Since the efficiency of a binary tree improves if the tree is balanced (the left and right subtrees of any node are roughly the same height). We studied the Avl algorithm for constructing a binary tree by balancing the tree, if necessary, after each node is added. The AVL algorithm requires that a few nodes in the tree are rearranged using either a single or double rotation, if the tree loses its balance after an insertion. Java code was given for inserting nodes into a tree using the AVL algorithm.

We then considered the heap. A heap is a binary tree, which is stored as an array, rather than as a linked structure. The nodes in a heap are arranged so that the largest element is always at the root. The main use of a heap is as a priority queue, that is , a queue in which items are processed in order of priority rather than strictly in the order in which they were added to the queue. Algorithms for constructing a heap from randomly ordered data and for extracting the root element and rearranging the remaining nodes to retain the heap property are given and coded in Java.
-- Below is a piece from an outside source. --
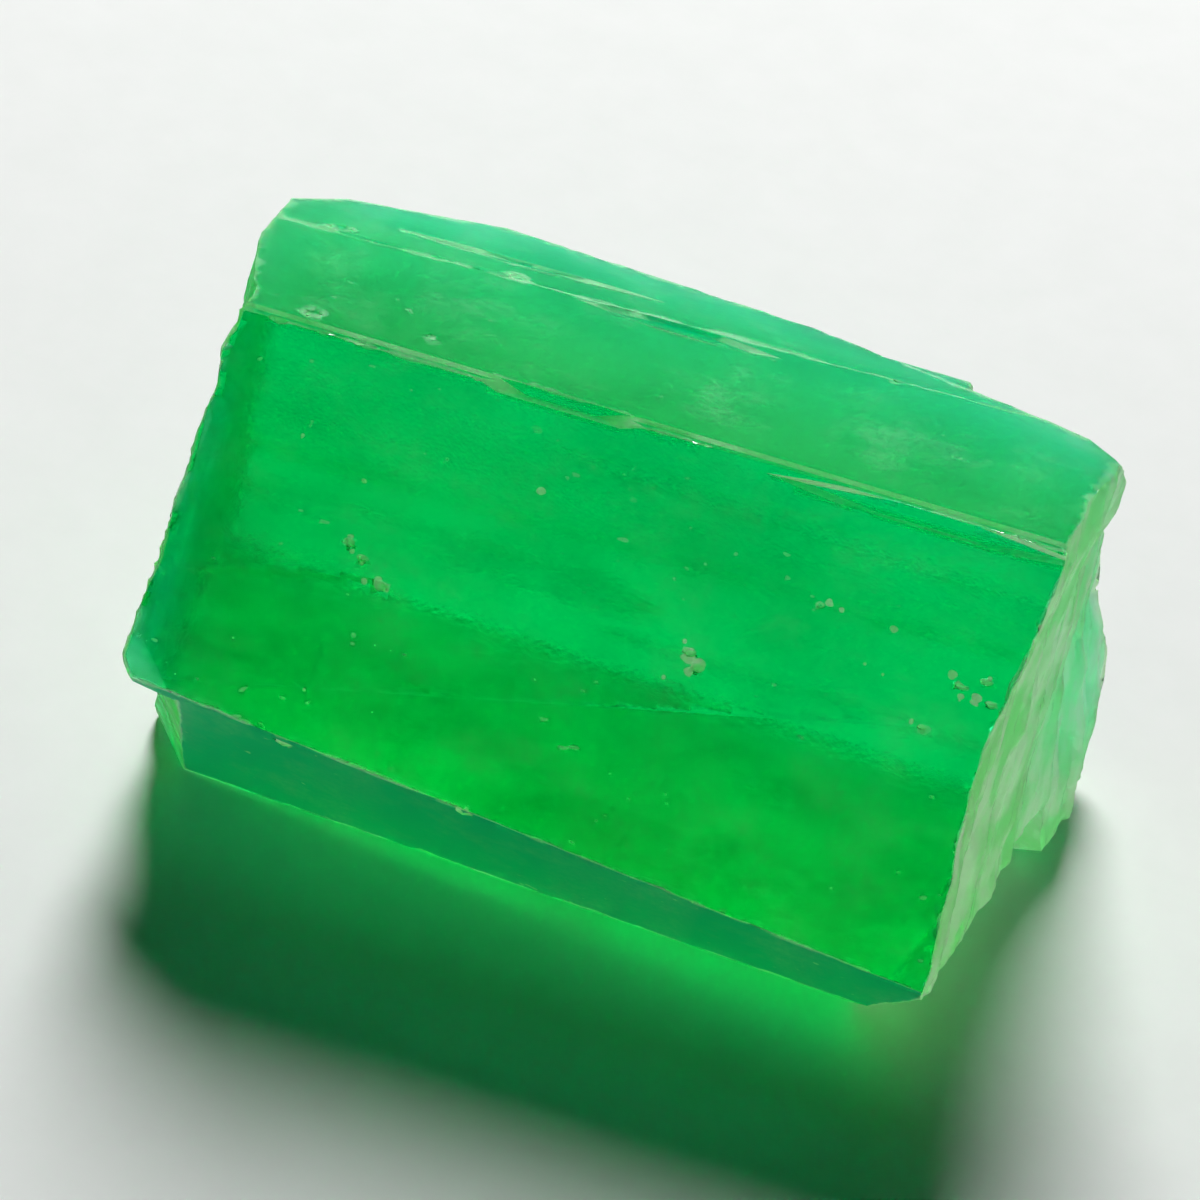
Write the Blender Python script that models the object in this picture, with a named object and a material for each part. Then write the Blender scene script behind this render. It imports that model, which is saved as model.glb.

The B-tree, which is a multiway search three. Each node in a B-tree of order N may have up to N branches and store up to N – 1 data items. Although the depth of a B-tree is much less than that of a binary tree storing the same data, the fact that several data items are stored at each node means that extra work is required to store and find a data item at each node. The main use of B-trees is in large database systems where the entire data set is too large to store in RAM. Blocks of data are read from the hard disk and then searched in RAM. Since a disk access is much slower than processing in RAM a B-tree is used to minimize the number of disk accesses. The algorithm for constructing a b-tree is given but no Java code is given since B-trees are not often used in small or medium sized program.